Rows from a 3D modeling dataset
**********

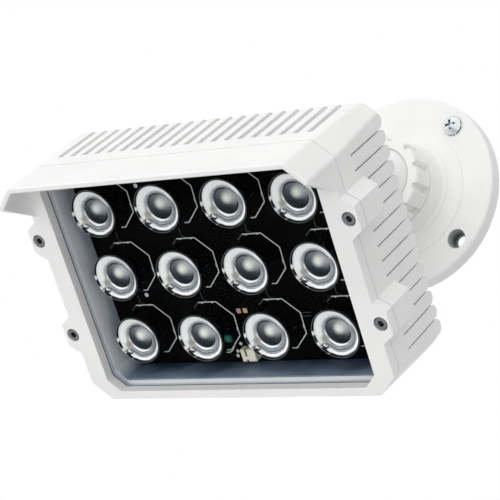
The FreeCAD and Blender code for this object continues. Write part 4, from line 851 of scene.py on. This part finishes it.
def addPiece(name, mesh, finish, body):
    data = bpy.data.meshes.new(name)
    bmesh.ops.recalc_face_normals(mesh, faces=mesh.faces)
    mesh.to_mesh(data)
    mesh.free()
    data.materials.append(materials[finish])
    piece = bpy.data.objects.new(name, data)
    scene.collection.objects.link(piece)
    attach(piece, body)
    return piece


# White epoxy ink, screen-printed: matt and a little uneven.
materials["board print"] = plasticMaterial("white screen print", "#EAF4F8", 0.6, 0.4, 0.3)
# The same ink where it is thin, and tracks that show as a dim line through the mask.
materials["dim print"] = plasticMaterial("thin screen print", "#44494D", 0.6, 0.4, 0.3)
# Bare pads, hazy from flux: one still pink copper, the other washed with tin.
materials["copper"] = plasticMaterial("fluxed copper pad", "#CDA095", 0.45, 0.8, 0.15)
materials["tinned copper"] = plasticMaterial("tinned copper pad", "#D8BC8C", 0.4, 0.8, 0.15)
# Solder under flux: bright, smooth, cream-white drops.
materials["solder"] = plasticMaterial("solder under clear flux", "#F1EEDC", 0.25, 1.2, 0.05)

bright, dim = bmesh.new(), bmesh.new()
gridMiddle = (0.0, 0.0)
for row, x, z in lensGrid:
    for points in boardMarks["outline"] + boardMarks["pinPrint"]:
        ribbon(bright, points, boardMarks["lineWidth"], (x, z))
    for points in boardMarks["dimLines"]:
        ribbon(dim, points, boardMarks["lineWidth"], (x, z))
    if row > 0:
        for points in boardMarks["links"]:
            ribbon(dim, points, boardMarks["thinWidth"], (x, z))
for points in boardMarks["pairLines"]:
    ribbon(dim, points, boardMarks["thinWidth"], gridMiddle)
ribbon(bright, boardMarks["arc"], boardMarks["lineWidth"], gridMiddle)
addPiece("emitter_outlines", bright, "board print", "head")
addPiece("board_tracks", dim, "dim print", "head")

dots = bmesh.new()
for middle in boardMarks["dots"]:
    drop(dots, middle, boardMarks["dotRadius"], boardMarks["dotBulge"])
addPiece("paint_dots", dots, "board print", "head")

drops = bmesh.new()
for middle in boardMarks["solder"]:
    drop(drops, middle, boardMarks["dropRadius"], boardMarks["dropBulge"])
addPiece("solder_drops", drops, "solder", "head")

half = boardMarks["padSide"] / 2
for finish, middle in boardMarks["pads"].items():
    pad = bmesh.new()
    ribbon(pad, [(-half, 0), (half, 0)], boardMarks["padSide"], middle)
    addPiece(finish.replace(" ", "_") + "_pad", pad, finish, "head")

# The white socket at the board's lower edge, a block with a slit from its top and a notch in its bottom.
# Its sides are mm from the middle of the lens grid, seen from the front.
socketShell = {
    "left": -6.0,
    "right": 1.1,
    "bottom": -46.0,
    "top": -40.3,
    "height": 3.4,
    "slitMiddle": -3.5,
    "slitWidth": 0.9,
    "slitLength": 3.2,
    "notch": 0.9,
    "bevel": 0.15,
    "bevelSegments": 2,
}
left, right, low, high = (socketShell[side] for side in ("left", "right", "bottom", "top"))
slitLeft = socketShell["slitMiddle"] - socketShell["slitWidth"] / 2
slitRight = socketShell["slitMiddle"] + socketShell["slitWidth"] / 2
slitEnd = high - socketShell["slitLength"]
notchEnd = low + socketShell["notch"]
outline = [(left, low), (slitLeft, low), (slitLeft, notchEnd), (slitRight, notchEnd), (slitRight, low),
           (right, low), (right, high), (slitRight, high), (slitRight, slitEnd), (slitLeft, slitEnd),
           (slitLeft, high), (left, high)]
shell = bmesh.new()
layers = [[shell.verts.new(headToRow @ Vector((x, boardMarks["front"] - rise, z))) for x, z in outline]
          for rise in (0.0, socketShell["height"])]
for layer in layers:
    shell.faces.new(layer)
for index in range(len(outline)):
    following = (index + 1) % len(outline)
    shell.faces.new((layers[0][index], layers[0][following], layers[1][following], layers[1][index]))
bmesh.ops.recalc_face_normals(shell, faces=shell.faces)
bmesh.ops.bevel(shell, geom=list(shell.edges), offset=socketShell["bevel"] * mm,
                segments=socketShell["bevelSegments"], affect="EDGES")
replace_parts(addPiece("socket_shell", shell, "white nylon", "head"), "board_socket")
print("board marks ready")
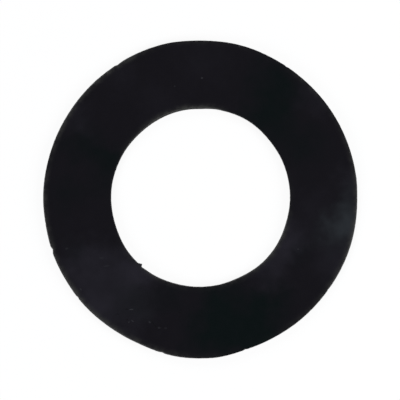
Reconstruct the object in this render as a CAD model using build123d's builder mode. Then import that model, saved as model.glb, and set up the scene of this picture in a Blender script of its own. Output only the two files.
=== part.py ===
# A flat ring gasket, cut out of a sheet of soft black rubber and lying on its underside.
# The origin is on the axis of the hole, at the underside, with Z up through the sheet.
# Lengths are in millimetres. Angles are in degrees, counted anticlockwise from +X, seen from above.
from build123d import *
from math import cos, degrees, pi, radians, sin
import os

# The sheet
sheet_thickness = 3.0

# The rim: a circle, set a little off the hole's axis, as the ring was cut in two strokes
rim_radius = 53.5
rim_offset_x = -0.05
rim_offset_y = -0.26
rim_rounding_top = 0.5
rim_rounding_under = 0.3

# How far the rim strays from its circle at each of its high and low spots: angle, distance.
# The edge eases from one spot to the next. The largest is the bulge on the -Y side.
rim_spots = (
    (0, -0.28),
    (8, -0.17),
    (40, 0.02),
    (58, 0.06),
    (77, 0.28),
    (89, 0.14),
    (104, 0.41),
    (128, -0.02),
    (150, -0.24),
    (177, -0.14),
    (190, -0.24),
    (202, -0.03),
    (213, -0.07),
    (220, 0.0),
    (237, -0.14),
    (243, -0.11),
    (266, 0.73),
    (274, 0.73),
    (290, -0.08),
    (303, -0.18),
    (326, -0.19),
    (336, -0.10),
)
rim_step = 5

# The nicks that a blunt blade left in the rim: angle, depth, width at the mouth
rim_nicks = (
    (56.8, 0.13, 1.4),
    (121.9, 0.24, 3.0),
    (199.1, 0.44, 2.4),
    (218.9, 0.21, 1.6),
    (256.2, 0.20, 2.0),
    (286.6, 0.17, 1.6),
    (324.2, 0.10, 2.5),
)
nick_overrun = 1.0

# The hole: a chain of arcs, all of the blade's own radius, with a slight corner where two meet
hole_radius = 30.35
hole_rounding_top = 0.3
hole_rounding_under = 0.2

# The corners between the arcs: angle, distance of the corner outside the blade's circle
hole_corners = (
    (33, 0.10),
    (62, 0.36),
    (80, 0.24),
    (89, -0.06),
    (113, -0.03),
    (133, -0.19),
    (166, 0.11),
    (190, 0.09),
    (222, 0.39),
    (237, 0.40),
    (249, 0.13),
    (272, -0.08),
    (295, -0.21),
    (311, 0.10),
    (326, 0.12),
    (345, -0.04),
    (357, 0.07),
)

# The nib: a barb of rubber where the cut round the hole closed, steep on its later side
nib_start_angle = 226.3
nib_tip_angle = 228.5
nib_end_angle = 229.4
nib_tip_inside = 0.17
nib_root_outside = 0.41
nib_anchor = 1.0


def around(radius, angle):
    """The point at a distance and an angle from the hole's axis."""
    return Vector(radius * cos(radians(angle)), radius * sin(radians(angle)))


def rim_reach(angle):
    """The rim's distance from the middle of its circle, eased between two spots."""
    first_angle, first_stray = rim_spots[0]
    spots = rim_spots + ((first_angle + 360, first_stray),)
    for (start, low), (end, high) in zip(spots, spots[1:]):
        if start <= angle <= end:
            share = (1 - cos(pi * (angle - start) / (end - start))) / 2
            return rim_radius + low + (high - low) * share


rim_middle = Vector(rim_offset_x, rim_offset_y)
rim_points = [rim_middle + around(rim_reach(angle), angle) for angle in range(0, 360, rim_step)]
hole_points = [around(hole_radius + outside, angle) for angle, outside in hole_corners]

with BuildPart() as gasket_ring:
    # The ring, cut straight down through the sheet
    with BuildSketch():
        with BuildLine():
            Spline(*rim_points, periodic=True)
        make_face()
        with BuildLine():
            for corner, next_corner in zip(hole_points, hole_points[1:] + hole_points[:1]):
                RadiusArc(corner, next_corner, -hole_radius)
        make_face(mode=Mode.SUBTRACT)
    extrude(amount=sheet_thickness)

    # The cut edges, which the blade dragged round
    fillet(gasket_ring.faces().sort_by(Axis.Z)[-1].outer_wire().edges(), rim_rounding_top)
    fillet(gasket_ring.faces().sort_by(Axis.Z)[0].outer_wire().edges(), rim_rounding_under)
    fillet(gasket_ring.faces().sort_by(Axis.Z)[-1].inner_wires()[0].edges(), hole_rounding_top)
    fillet(gasket_ring.faces().sort_by(Axis.Z)[0].inner_wires()[0].edges(), hole_rounding_under)

    # The nicks in the rim
    with BuildSketch():
        for angle, depth, width in rim_nicks:
            reach = rim_reach(angle)
            half_width = degrees(width / 2 / reach)
            with BuildLine():
                Polyline(
                    rim_middle + around(reach - depth, angle),
                    rim_middle + around(reach, angle + half_width),
                    rim_middle + around(reach + nick_overrun, angle + half_width),
                    rim_middle + around(reach + nick_overrun, angle - half_width),
                    rim_middle + around(reach, angle - half_width),
                    close=True,
                )
            make_face()
    extrude(amount=sheet_thickness, mode=Mode.SUBTRACT)

    # The nib in the hole
    with BuildSketch():
        with BuildLine():
            Polyline(
                around(hole_radius - nib_tip_inside, nib_tip_angle),
                around(hole_radius + nib_root_outside, nib_end_angle),
                around(hole_radius + nib_root_outside + nib_anchor, nib_tip_angle),
                around(hole_radius + nib_root_outside, nib_start_angle),
                close=True,
            )
        make_face()
    extrude(amount=sheet_thickness - hole_rounding_top)

gasket_ring.part.label = "gasket_ring"

os.makedirs("parts", exist_ok=True)
export_step(gasket_ring.part, "parts/gasket_ring.step")
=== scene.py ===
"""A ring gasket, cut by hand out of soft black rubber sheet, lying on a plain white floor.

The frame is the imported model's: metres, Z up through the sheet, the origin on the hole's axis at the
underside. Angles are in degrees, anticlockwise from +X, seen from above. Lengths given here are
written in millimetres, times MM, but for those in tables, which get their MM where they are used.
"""

import math

import bpy
from bpy.props import FloatProperty, FloatVectorProperty, IntProperty, PointerProperty
from mathutils import Matrix, Vector, noise


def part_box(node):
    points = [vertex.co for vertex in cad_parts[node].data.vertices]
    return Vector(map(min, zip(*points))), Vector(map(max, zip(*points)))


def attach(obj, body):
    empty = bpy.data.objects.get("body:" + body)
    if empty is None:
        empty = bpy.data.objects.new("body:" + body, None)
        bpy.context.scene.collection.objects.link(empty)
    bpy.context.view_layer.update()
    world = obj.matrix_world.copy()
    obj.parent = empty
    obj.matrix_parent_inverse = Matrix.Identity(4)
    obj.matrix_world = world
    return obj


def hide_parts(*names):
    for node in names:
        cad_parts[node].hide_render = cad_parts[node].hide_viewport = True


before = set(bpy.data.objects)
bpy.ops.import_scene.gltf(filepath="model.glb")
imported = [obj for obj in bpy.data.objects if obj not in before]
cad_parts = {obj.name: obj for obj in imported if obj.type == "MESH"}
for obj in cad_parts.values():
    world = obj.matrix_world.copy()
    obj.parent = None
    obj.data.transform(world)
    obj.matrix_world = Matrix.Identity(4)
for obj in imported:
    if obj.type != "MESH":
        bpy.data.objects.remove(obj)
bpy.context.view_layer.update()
RING_NODE = "gasket_ring"
RING_LOW, RING_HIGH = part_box(RING_NODE)

bl_info = {
    "name": "Rubber Ring Gasket",
    "version": (1, 0, 0),
    "blender": (4, 5, 0),
    "location": "3D View > Sidebar > Gasket",
    "description": "A ring gasket cut by hand out of black rubber sheet, and the stage it lies on",
    "category": "Object",
}

MM = 0.001

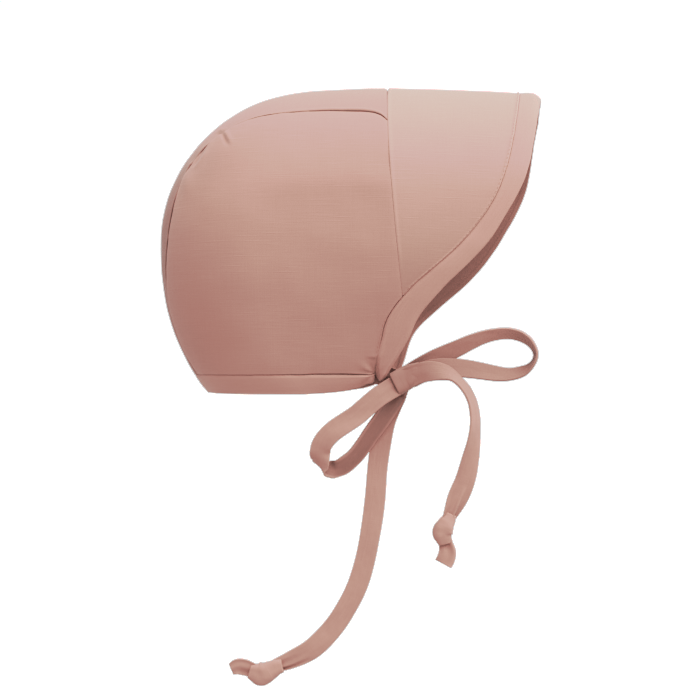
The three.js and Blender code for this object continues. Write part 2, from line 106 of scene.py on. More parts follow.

**********

Begin at the first line of the records above and quote every line verbatim through the one that contains "scene.collection.objects.link(piece)".

## Exercise result
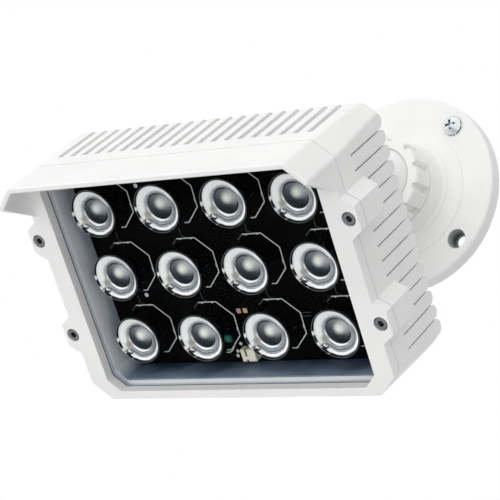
The FreeCAD and Blender code for this object continues. Write part 4, from line 851 of scene.py on. This part finishes it.
def addPiece(name, mesh, finish, body):
    data = bpy.data.meshes.new(name)
    bmesh.ops.recalc_face_normals(mesh, faces=mesh.faces)
    mesh.to_mesh(data)
    mesh.free()
    data.materials.append(materials[finish])
    piece = bpy.data.objects.new(name, data)
    scene.collection.objects.link(piece)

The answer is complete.